Input can either be a txt file with a list of PDBs, or a directory of PDBs.
--PDBLIST path/to/pdblist
--indir path/to/pdbs
--rosetta_extension linuxclangrelease for example
--outdir
--out_name
--out_db_batch
--score_weights talaris2013
You can run all analysis by passing the --do_all
option, however, this is not recommend as rescoring via PyRosetta takes a very long time. We will use the scores generated and output into the features database, as well as output tops, write pymol sessions, etc. during our comparison. It is recommended to run the antibody_features reporters on all of your models, but you can run them on only top scoring. See -help for more scoring options. This is not recommended, as you will need to rescore all the models before the run.
Recommended:
--do_run_antibody_features_all
Not Recommended:
--do_run_antibody_features_top
--do_run_cluster_features_all
--do_run_cluster_features_top
This application compares and outputs alignments, scores, and sessions from pre-analyzed antibody designs. Each strategy should have a features database associated with it.
Launch in the directory where the program exists, optionally passing the full or relative path to the main analysis directory.
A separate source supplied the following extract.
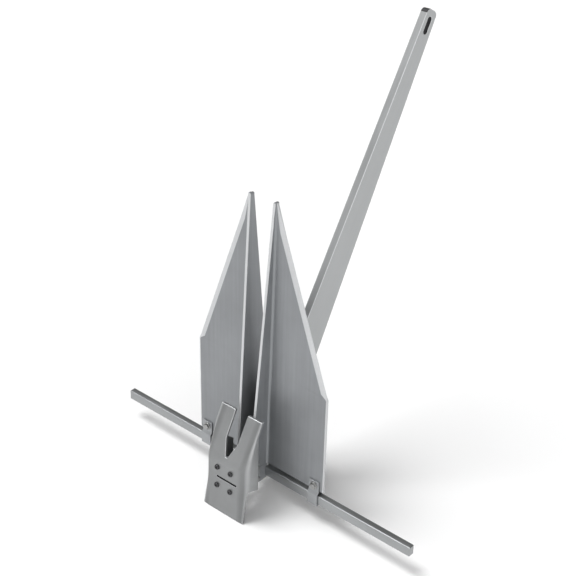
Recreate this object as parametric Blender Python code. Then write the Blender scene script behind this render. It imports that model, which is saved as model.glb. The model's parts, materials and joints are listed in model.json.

The program will look for a directory called /databases within that directory. This is created using the analysis script. If no path is given, you can set the path in the File menu.
./compare_antibody_design_strategies.py traztuzimab/strategy_analysis
Double click a strategy on the left to move it to the right box to analyze it. Double click a strategy from the right to remove it from the list.
Select Run Antibody Features to run the set of R scripts to plot all available data and compare strategies. This may take a fairly long time. Cluster Features are used for recovery if a reference database is set in the file menu. It is used mainly for benchmarking.
Rosetta/tools/antibody/analysis/antibody_features.json
. This file has the list of all the R scripts we will run for the analysis. Remove any hbond scripts you see, especially intra-cdr hbonds. Make sure to be in a different branch if you are a developer. We will add an option to include or exclude hydrogen bond calculations while running the features comparisons shortly. Here you can set a new analysis directory or add a new strategy. If you have a reference PDB, it is useful to set it here. If using a different scorefunction than talaris2013, it should be set here as well. It is used to search for the database of interest. You can also set the Top N. This is used throughout the program and the default is 10. Additionally, if you have a reference database (perhaps 100 relax models of the native decoy analyzed into a features database using analyze_antibody_design_strategies, it will set here and labeled as ref)
Copy All Decoys
This runs Clustal Omega. You can run them on the top of each score type (currently total_score, dG, dSASA), or ALL of your decoys. You will get a chance to add additional clustal options when you select the button to run.
Set Output Format
Set Soft Wrap
Eventually, we will output Clustal alignments on only the CDRs of interest and or the framework.
Alignments
Enrichment
These are accessed by the File menu. You can set dG, dSASA, and total score filters that will be used across the whole program (except for the Antibody Features R scripts). You can also set custom filters that use sqlite3 syntax. This is useful to exclude certain lengths or a minimum number of antigen contacts.